Não será que o problema se centra na falta de assunção de diferenças, ao invés de pretensas igualdades ou combates a desigualdades?
Na minha modesta opinião, creio que só se poderão definir as igualdades depois de definidas as diferenças, o que creio que - quer de um lado, quer de outro - se encontra muito distante.
Mas isto, Anonymous, será tema regressado aqui com um pouco mais de profundidade. Fica desde já convidada para participar!
Assim agradeço-lhe o comentário, e desculpe-me não ter a artilharia de referências desejáveis para legitimar as minhas Diásporas.
Obrigado!

13:55  
Anonymous Anonymous said...

João Filipe,
Gostaria de dizer em primeiro lugar que ao depositar algumas idéias aqui em seu blog, (que devo salientar, foge ao lugar comum), por mais que queira ser imparcial e colocar-me numa posição de observadora ou critica, carrego também uma carga cultural arraigada que impede, por mais que tente, de colocar-me neste papel; e depois, que a abrangência desse assunto é tão ampla que passaríamos a vida mesmo a discorrer sobre ele e, além disso, que é muito bom poder enriquecer-me também com suas abordagens.
Mas voltei (e note bem, sem referir-me à artilharia...risos) para fazer ainda algumas colocações referentes aos seus comentários quanto aos estereótipos usados por mim.
O homem guerreiro realmente não é tão primitivo assim.
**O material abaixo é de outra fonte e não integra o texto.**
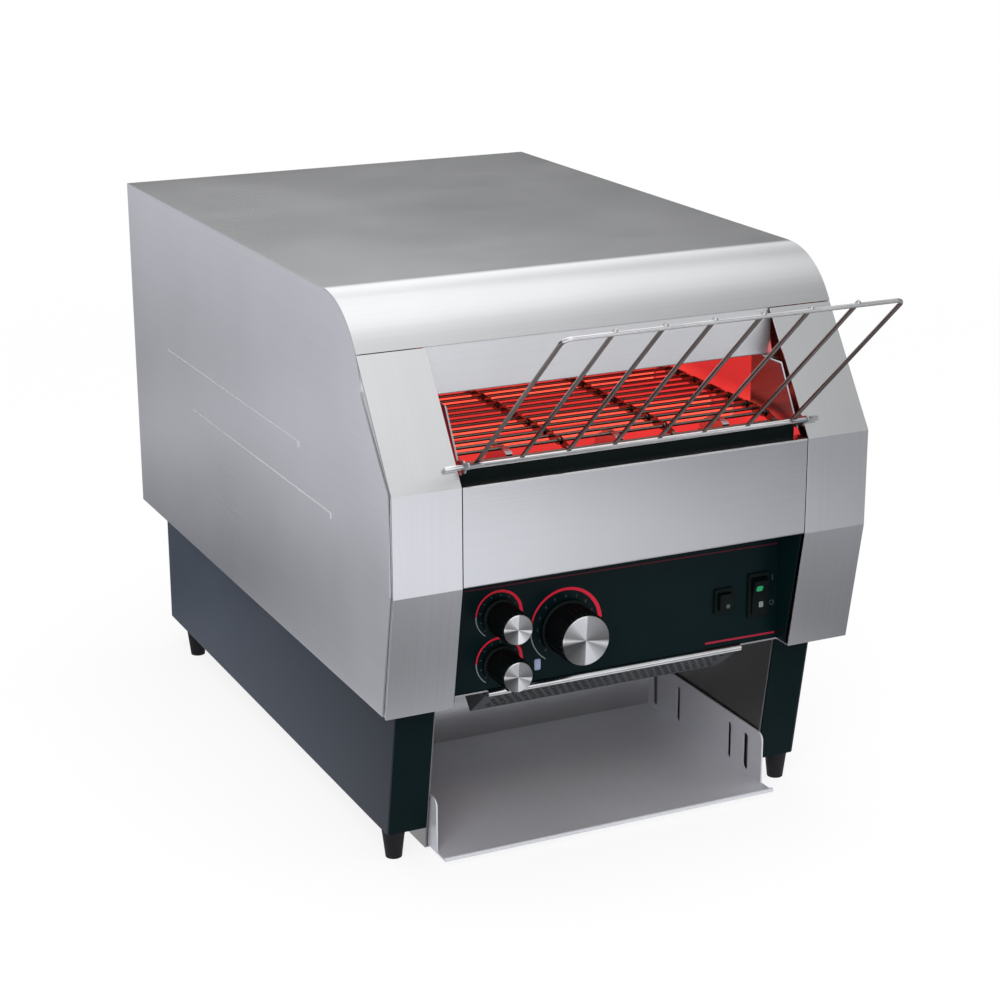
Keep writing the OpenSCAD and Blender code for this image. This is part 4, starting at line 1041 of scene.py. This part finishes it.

Fiz referencia a ele pensando no modelo da sociedade patriarcal em que vivemos, sem por isso considerar arcaicos um ou outro modelo. Foram caminhos que nossa sociedade tomou em função da necessidade de sobrevivência da espécie (não que não acredite que um novo modelo mais igualitário possa surgir desde que a eclosão do movimento feminista nos anos 60 colocou sob uma nova ótica, e funcionou como um ativador de novas maneiras de pensar, a condição masculina e feminina na sociedade, buscando construir novos valores sociais, nova moral e nova cultura).
Sabe-se que na era Paleozóica a cultura da caça e coleta de alimentos era a forma original de sobrevivência da espécie humana. O homem era originalmente nômade, quando o inicio da agricultura promoveu a principal mudança nos paradigmas sociais e alterou as regras para a convivência entre homens e mulheres. Na cultura nômade, a base das relações homem/mulher colocava o homem como o caçador, a mulher como a coletora de frutas, raízes e vegetais, já que pela necessidade de manter a prole sob seus olhos a mulher não os abandonava para caçar (é importante salientar a formação nesse período da nossa hoje conhecida sociedade homem/mulher, que garantia a sobrevivência de ambos). A descoberta da agricultura, além disso, trouxe também uma revolução cultural: os caçadores tiveram seu prestígio diminuído. A atividade de caça tornou-se menos importante que a domesticação dos animais outrora caçados. Para os caçadores, as crianças atrapalhavam a caçada, já para os agricultores, elas significam mais mão de obra e por isso muitas culturas tornaram-se matriarcais depois dessa revolução agrícola. Sabe-se ainda que depois dessa nova situação de organização, algumas sociedades tiveram dificuldades de sobrevivência devido às condições climáticas e houve uma corrida para a procura de terras mais férteis, criando situações de confronto e as primeiras guerras. Houve então novamente uma mudança nos papéis sociais do homem, a imagem do caçador-coletador foi deixada de lado em função, só então, da do herói-guerreiro. Por isso minha relação da sociedade patriarcal com o guerreiro.
Caberia ainda colocar aqui algumas palavras sobre essa estrutura patriarcal e sua importância para a manutenção de nossa sociedade capitalista; o homem servindo aos capitalistas como produtor de capital e a mulher encarregada de proporcionar a manutenção de uma infra-estrutura domestica favorável para que ele se dedique inteiramente a sua função de alimentador do sistema, mas deixo para outra oportunidade, já que meu post se estenderia indefinidamente. Além disso, tentar desvendar as diferenças homem/mulher seria um assunto muito interessante de ser abordado também...Bom, assim a coisa vai longe...risos.

16:37  
Anonymous Anonymous said...

Errata: Ooops, post colocado sem revisão dá nisso...Onde se lê: "já que pela necessidade de manter a prole sob seus olhos a mulher não os abandonava para caçar" leia-se: "já que pela necessidade de manter a prole sob seus olhos a mulher não a abandonava para caçar".